We are also setting a goal of registering three million more American citizens to vote in November. So make sure you're registered. Look for your mail ballot in October. And talk to your friends, your neighbors, your colleagues.
I believe that we are at a crossroads election. I've laid out the best I could, the specific plans and ideas that I want to pursue as your president because I have this old-fashioned idea. When you run for president, you ought to tell people what you want to do as their president. And I have also told you because I want you to hold me accountable. I will get up every single day and work hard for you and fight for you. And I will fight to preserve our rights, whether they are civil rights or human rights or women's rights or gay rights or voters' rights or workers' rights. And I will take on the gun lobby for common sense gun safety reform.
One of the—one of the things I said Thursday night, which I will repeat here because I want you to know this, I do not want to repeal the Second Amendment. I do not want to take anyone's gun away. I just don't want you to get shot by somebody who shouldn't have a gun in the first place.

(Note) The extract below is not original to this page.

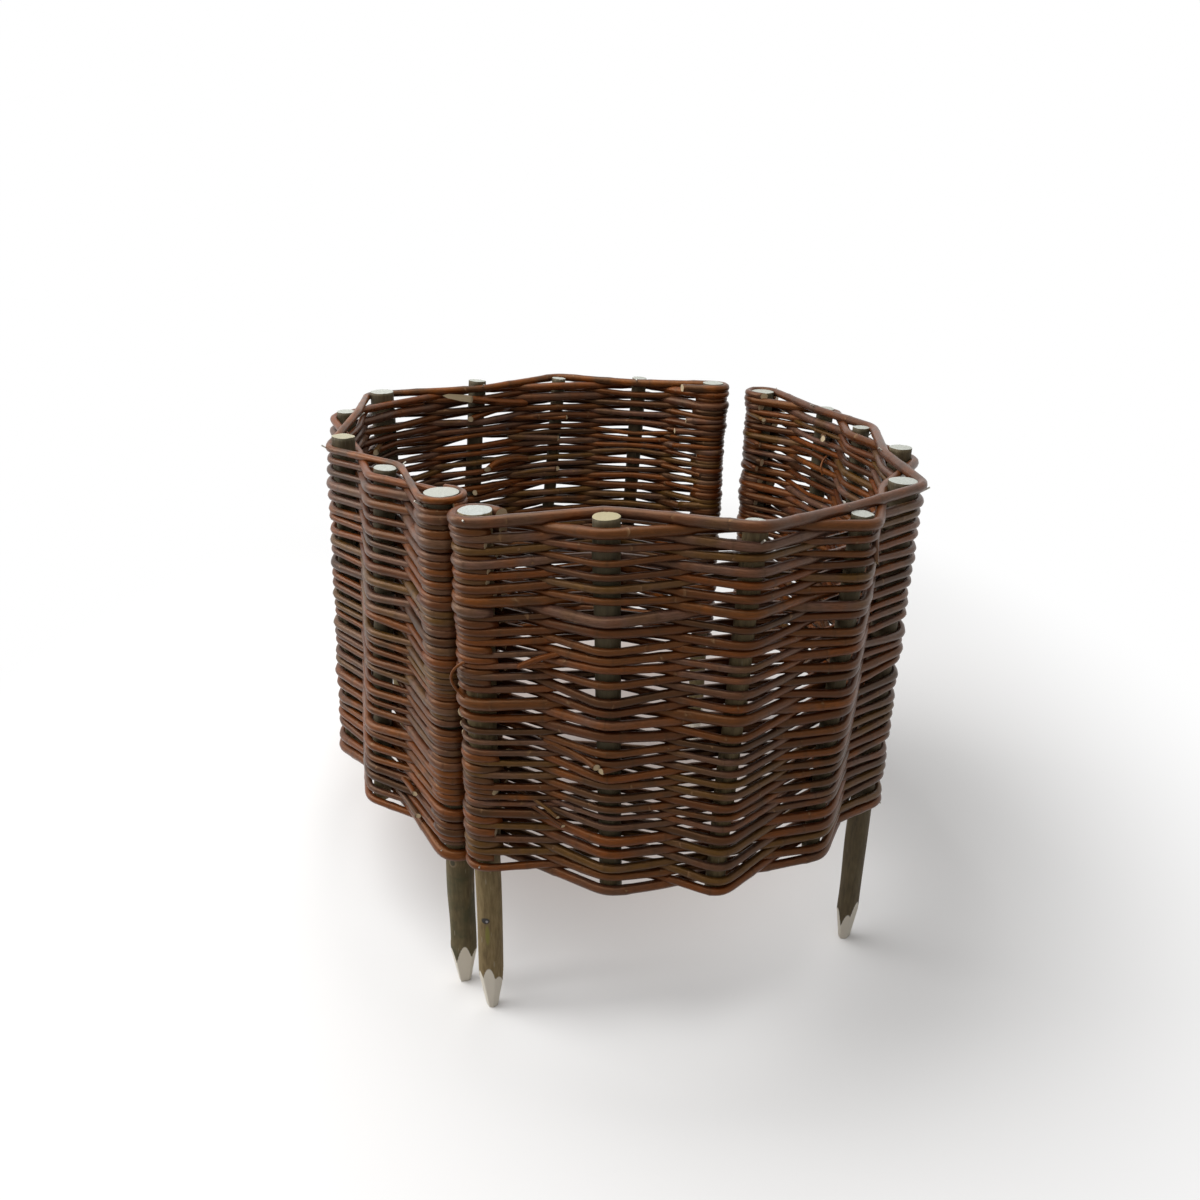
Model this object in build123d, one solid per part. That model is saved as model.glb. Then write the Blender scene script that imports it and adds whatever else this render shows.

So we've got great work to do, and I'm excited about doing it with you because I do want you to know what I want to do as your president, to weigh that. It's like a big job interview. You're hearing from two people that you might hire. And I, frankly, think it's better for us to have an economy where you hear "You're hired," instead of "You're fired."
So, Colorado, let's get to work. Let's win in November. And let's make sure we build an American future that we all could be part of. Thank you, and God bless you.